Afterparty(2)



My dad brushes sand off the cuffs of his pants and gestures toward the club, where, I can tell just by the way he’s frowning, there’s way too much perfectly tanned skin and visible fun. He rolls his eyes “Would you say this is more killer or more gnarly?”

I say, “Dad, I love you, please don’t get mad at me, but if you want these people to hire you, you can’t say those words out loud ever again.”

I don’t know when people actually said “killer” and “gnarly,” but I’m pretty sure my dad was in Quebec, speaking French, back when they did.

My dad says, “Let’s not get ahead of ourselves. I have to decide if I want them to hire me.”

This would be the whole rest of high school in one place, and the place would be here. I have already decided.

Beyond the giant wooden deck of the main building, there are pools and shuffleboard and rows and rows of beach chairs, studded with giant striped umbrellas that skirt a lagoon on one side and go straight down to the surf on the other.

Kids my age seem to own the chairs and the fire pit and the snack shack by the lagoon.
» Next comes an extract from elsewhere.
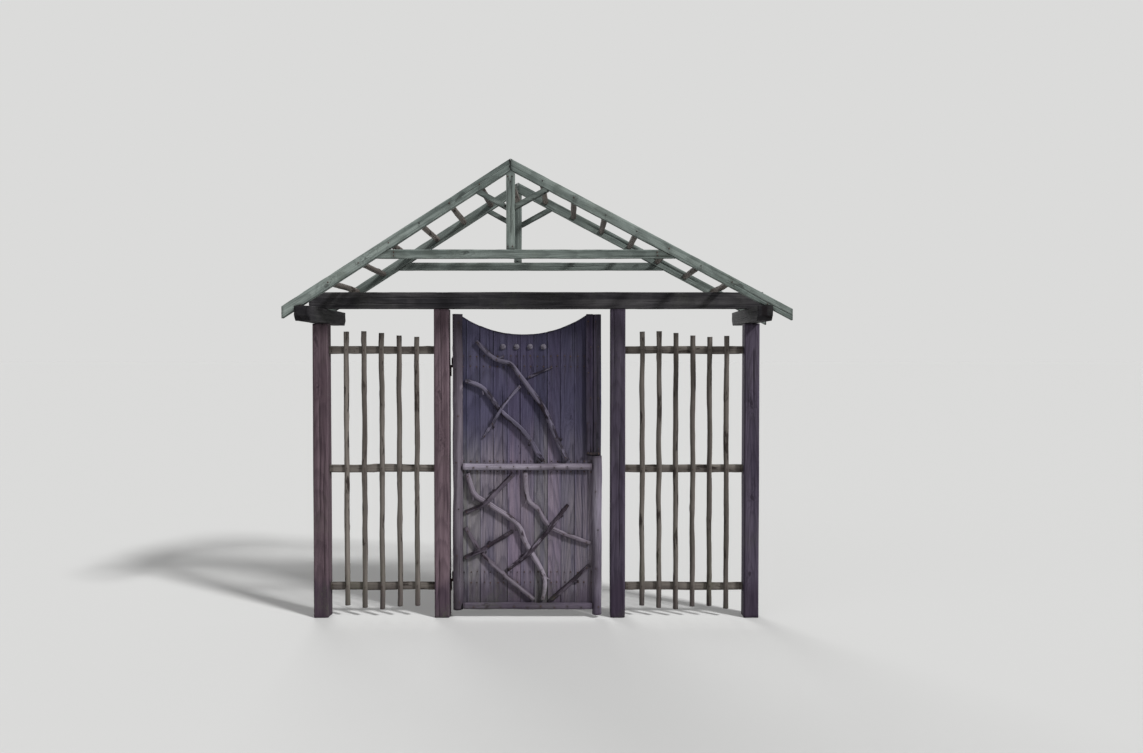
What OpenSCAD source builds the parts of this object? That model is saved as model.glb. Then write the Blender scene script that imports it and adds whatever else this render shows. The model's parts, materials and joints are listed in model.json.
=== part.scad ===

My father makes me promise that I will not, under any circumstances, even so much as dip my baby toe in that lagoon, which he is pretty sure is formed from toxic runoff from a storm drain.

“What if my hair catches fire from a rogue tiki torch?” I say.

“Ems, I’m sure there’s a highly trained staff of lifeguards with fire extinguishers if that happens.”

“Just so long as I can swim in the ocean when we move here.”

“If we move here.”

A hostess in white linen leads us to wicker club chairs on the deck next to Dr. Karp, the head of the Albert Whitbread Institute board of directors, and his wife, who are mounting a campaign to convince my dad that Los Angeles, far from being Sin City, is actually a lot like Heaven. Only with a beach.

It is hard to tell from here if all those kids are hanging on the outskirts of the beach club willingly and are having a wonderful time (in which case we should move here and join up immediately, despite the toxicity) or if they’ve been dragged here under protest to keep them penned up and away from the un-rich.

The piped-in music plays “I Wish They All Could Be California Girls,” followed by “California Dreaming,” a version of “Hotel California” with marimbas, and “I Love L.A.”

All I want at that moment is to be a California girl leading a normal California life, sitting by the lagoon, drinking, all right, a bottle of root beer, with my magically transformed California dad, who has become completely okay with me engaging in normal California teen activities.

For my whole life, I was that girl. The girl who wasn’t allowed to watch PG-13 movies until I turned thirteen—which made sleepovers tricky, since if I couldn’t, nobody else could. The one time I broke down and watched the forbidden movie, and my dad found out, I basically spent the next two weeks in my room, nodding my head during long, heartfelt talks about how disappointed he was, and didn’t I have a moral compass?

It wasn’t a ploy or a trick or a parental manipulation, either. The thought that I might not be Emma the Good filled him with woe. I cried so much that he made me crème br?lée with a burnt sugar crust, and I sobbed the whole time I was eating it.

By the time we hit Chicago, the only kind of coeducational activities that didn’t leave him in a state of overwrought parental panic were rehearsals of the Chicagoland Youth Orchestra.

Yet here we are.

Here I am, the girl who has been craving sugar all her life, in Candy Land. Here I am, standing on the exact sandy spot where I want my life as the girl previously known as Emma the Good Girl to begin. Here I am, sliding the sunglasses into my bag after I look at all the other beach club kids and see that cat’s-eyes aren’t an Audrey Hepburn kind of fashion statement at all; they’re just weird.

Mrs. Karp, who keeps putting her hand on my arm when she talks, says, “Your daughter is so lovely. I’ll bet you have to beat the boys off with a stick.”

Not that he wouldn’t, given a boy and a stick, but this is the completely wrong direction for the conversation to be going. In fact, two boys standing in line for the bar at the edge of the deck are at that moment checking me out. At least they are until my dad gives them a look suggesting that unless they avert their gaze, they won’t live long enough to put their shirts back on.

Mrs. Karp tells me how much I’ll like California, oblivious to my dad miserably trying to get the sand out of his shoes.

“But really, a new school that’s already started?” my dad says. “During junior year.”

“But school doesn’t start for days, and I’m a really fast packer!” (Also a highly experienced packer. I could be out of Illinois in forty-eight hours.)

Mrs. Karp pats my hand and says, “Isn’t she precious,” as if I weren’t actually there.

Then Dr. Karp tells my dad how he’s also on the board of Latimer Country Day, where half the kids at this very club (kids who appear to be drinking beer and hooking up in broad daylight halfway across this crowded strip of ritzy beach) go to school, and moments from now, I, too, could be attending.

I am quite certain my dad is appalled at the thought of me having anything to do with these kids. Every time Mrs. Karp offers to take me down to the lagoon to introduce me to some kids my age, he shoots me a don’t-you-dare look and I end up ordering more lemonade.